Of course, this only convinces the girl that she should head to the city to visit her successful boyfriend. Faced with the choice between coming clean and developing a hair-brained scheme... well, we all know which option has the comedy gold. The boy tries to convince the girl he has an incredibly important job at the store and begins bossing some very confused employees around. He's exhausted from attempting to keep up the charade, but then he overhears his boss say he'll give a cool grand to someone who comes up with a plan that attracts people to the store. The boy accepts the challenge because...
Earlier in the tale, the boy's roommate escaped from the police by scaling the walls of a building. The boy figures he can just get his friend to replicate the stunt on the walls of the 12-story building his store is in, but this time with advertising. Hundreds of people show up for the event. Unfortunately, so does the cop who was chasing the roommate at the beginning of the tale. The roommate can't get anywhere near the building or he'll be pinched.
The boy swallows hard and decides to climb the building himself. And up he goes. His friend is set to relieve him in the middle of the climb, but there are complications. Will the boy survive the stunt? Will he get the girl?
Safety Last! is considered the Harold Lloyd masterpiece. While Charlie Chaplin and Buster Keaton were carving their niches in the pantheon, Lloyd was working on a different level best described as "holy $%!&, did he really just do that!" cinema. And staging the last third of your movie as a free climb up a 12 story building certainly falls into that category of movies.
The actual sequence in which Lloyd scales the building is thrilling. I've seen the iconic image of him hanging from the clock hundreds of times, but when the moment comes there is a real sense of danger. The movie is incredibly inventive in throwing up obstacles to Lloyd as he climbs and I won't spoil them here. The camera placement throughout is perfect as we see Lloyd up close, but we also get long shots of him actually scaling a building.
The only issue I have with the sequence is... well, it's not very comedic. That's not a problem per se, but when a film is advertised as a comedy and comes across as more amusingly thrilling then funny, it's worth warning people what they are getting into.

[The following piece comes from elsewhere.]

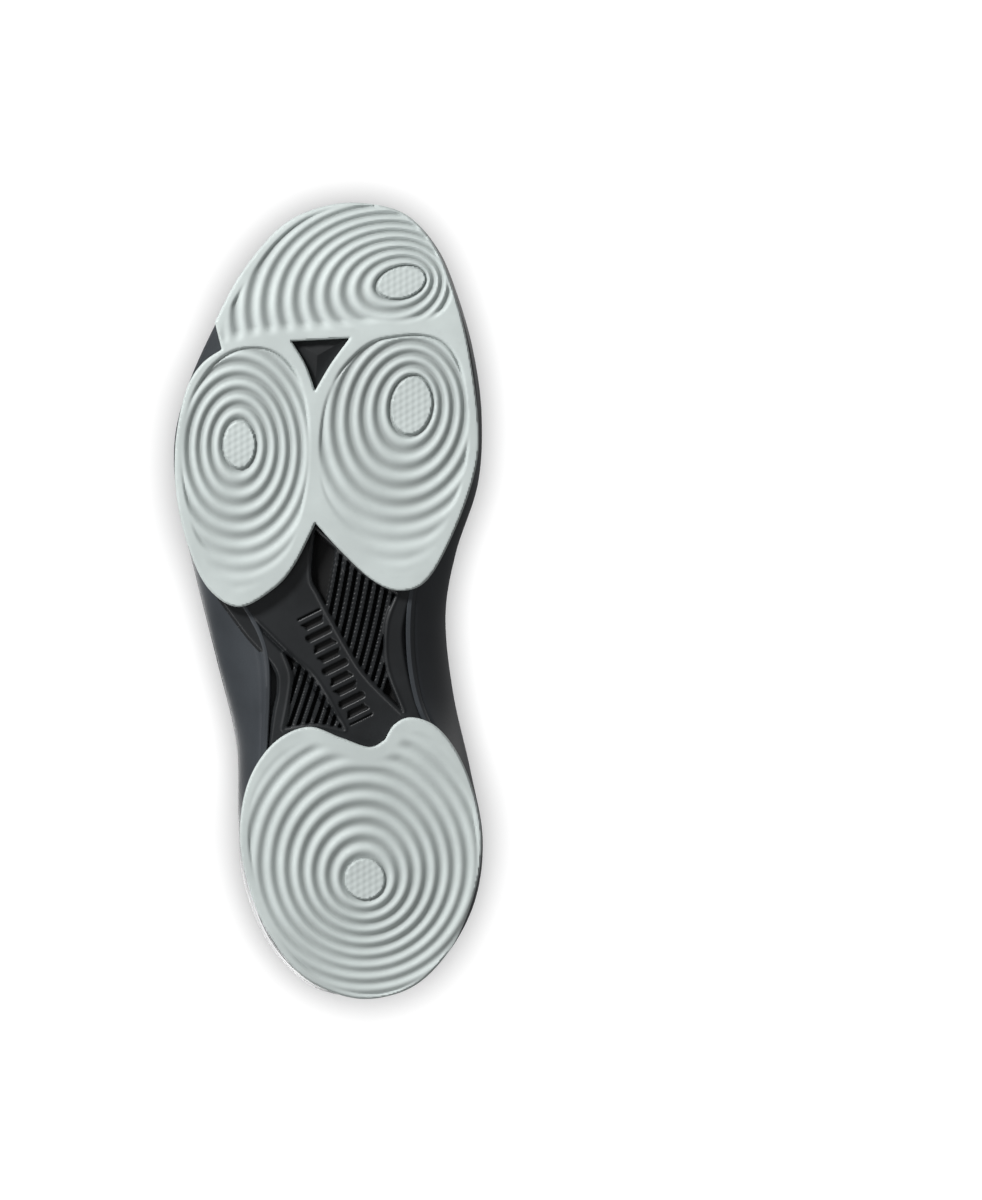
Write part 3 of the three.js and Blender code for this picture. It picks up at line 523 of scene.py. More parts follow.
class Finish:
    """One material, built from nodes."""

    def __init__(self, name):
        self.material = bpy.data.materials.new(name)
        self.material.use_nodes = True
        self.tree = self.material.node_tree
        self.shader = self.tree.nodes["Principled BSDF"]

    def node(self, kind, settings=None, values=None):
        """A node of any type: its settings are set first, then the values or links of its sockets."""
        node = self.tree.nodes.new(kind)
        for key, value in (settings or {}).items():
            setattr(node, key, value)
        for key, value in (values or {}).items():
            self.feed(node.inputs[key], value)
        return node

    def feed(self, socket, value):
        if isinstance(value, Amount):
            value = value.socket
        if isinstance(value, bpy.types.NodeSocket):
            self.tree.links.new(value, socket)
        elif isinstance(value, (tuple, list)) and len(value) == 3 and socket.type == "RGBA":
            socket.default_value = (*value, 1)
        else:
            socket.default_value = value

    def amount(self, kind, settings=None, values=None, output=0):
        return Amount(self, self.node(kind, settings, values).outputs[output])

    def place(self):
        """The point's place in the shoe's frame, in metres."""
        return self.node("ShaderNodeTexCoord").outputs["Object"]

    def stored(self, name):
        """A number kept on the mesh."""
        return self.amount("ShaderNodeAttribute", {"attribute_name": name}, output="Fac")

    def along(self, name="cloth"):
        """The two distances along a sheet, in millimetres, kept on the mesh."""
        split = self.node(
            "ShaderNodeSeparateXYZ",
            values={0: self.node("ShaderNodeAttribute", {"attribute_name": name}).outputs["Vector"]},
        )
        return Amount(self, split.outputs[0]), Amount(self, split.outputs[1])

    def noise(self, scale, detail=3.0, roughness=0.55, vector=None):
        values = {"Vector": vector or self.place(), "Scale": scale, "Detail": detail, "Roughness": roughness}
        return self.amount("ShaderNodeTexNoise", values=values)

    def blend(self, share, first, second):
        """A colour between two colours."""
        node = self.node("ShaderNodeMix", {"data_type": "RGBA"}, {"Factor": share, "A": first, "B": second})
        return node.outputs["Result"]

    def bump(self, height, strength=0.5, distance=0.0004, over=None):
        values = {"Height": height, "Strength": strength, "Distance": distance}
        if over is not None:
            values["Normal"] = over
        return self.node("ShaderNodeBump", values=values).outputs["Normal"]

    def close(self, **sockets):
        """Sets the shader's sockets and gives the material."""
        for key, value in sockets.items():
            self.feed(self.shader.inputs[key.replace("_", " ").title().replace("Ior", "IOR")], value)
        return self.material


def tint(colour, by):
    """A lighter or darker colour of the same hue."""
    return tuple(min(1.0, c * by) for c in colour)


def settings():
    return bpy.context.scene.court_shoe


def rubber_finish():
    """Pale moulded rubber: faint speckle, mould grain, and painted shade that darkens the grooves."""
    colour = tuple(settings().rubber_colour)
    f = Finish("pale_rubber")
    cloud = f.noise(38, 4)
    grain = f.noise(2600, 2)
    groove = f.stored("groove")
    wear = f.noise(210, 5, 0.7).above(0.5, 0.72) * (1 - groove)
    base = f.blend(cloud.above(0.35, 0.7), tint(colour, 0.93), tint(colour, 1.04))
    # Painted shade: the deeper a point lies in a groove, the darker the rubber's colour.
    base = f.blend(groove**2 * 0.8, base, tint(colour, 0.5))
    base = f.blend(wear * 0.16, base, tint(colour, 0.78))
    return f.close(
        base_color=base,
        roughness=0.52 + 0.14 * cloud + 0.08 * wear,
        normal=f.bump(grain, 0.22, 0.00006),
        specular_ior_level=0.3,
    )


def plate_finish(name="moulded_plate", share=1.0):
    """Dark moulded plastic with a fine satin texture, and painted shade that turns its pockets and sunk bars
    nearly black.
    """
    colour = tint(tuple(settings().plate_colour), share)
    f = Finish(name)
    cloud = f.noise(60, 4)
    spark = f.noise(1900, 2)
    base = f.blend(cloud.above(0.35, 0.7), tint(colour, 0.85), tint(colour, 1.2))
    groove = f.stored("groove")
    # Painted shade: pockets and sunk bars are blended to near black by how deep they lie.
    base = f.blend(groove * 0.95, base, tint(colour, 0.06))
    scuff = f.noise(320, 6, 0.75).above(0.62, 0.75)
    return f.close(
        base_color=base, roughness=0.34 + 0.12 * cloud + 0.12 * scuff + 0.4 * groove,
        normal=f.bump(spark, 0.25, 0.00008), specular_ior_level=0.4,
    )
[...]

The rest of the movie is charitably hit or miss. I loved the comic timing of Lloyd attempting to board the train at the outset. The visual gag of how he and the roommate hide from the rent-seeking landlady is laugh-out-loud funny. And some of the moments in the department store are at least worth a smile. The camerawork and editing throughout are all top-shelf with some interesting dolly shots and a really great use of close-ups, medium and long shots.
However, there are also a lot of jokes that go on way too long. The sequence where the fabric counter is invaded by bargain-seeking women could have been cut in half. The moments where the boy is trying to convince the girl that he's a bigwig are just painful.
There's one moment in the film halfway through that took me completely out of the movie. The boy has brought the girl to his boss' currently empty office and pretends it is his own. He hears the boss coming so he has his girl sit down in the boss' chair, close her eyes and open her mouth. When the boss enters, he explains to the boss that the girl fainted and he should run to get water. But the girl hadn't actually fainted! She could hear every word he said! Why didn't she question him on this point? It was like when he said close your eyes, she went into an actual coma. Bizarre.
Still, my problems come in moments, in drips and drabs. The whole of Safety Last! is justifiably a classic for its amazing final third. The movie's sole purpose is to propel Lloyd onto that building and give film lovers one of the most iconic sequences of any era. Mission accomplished.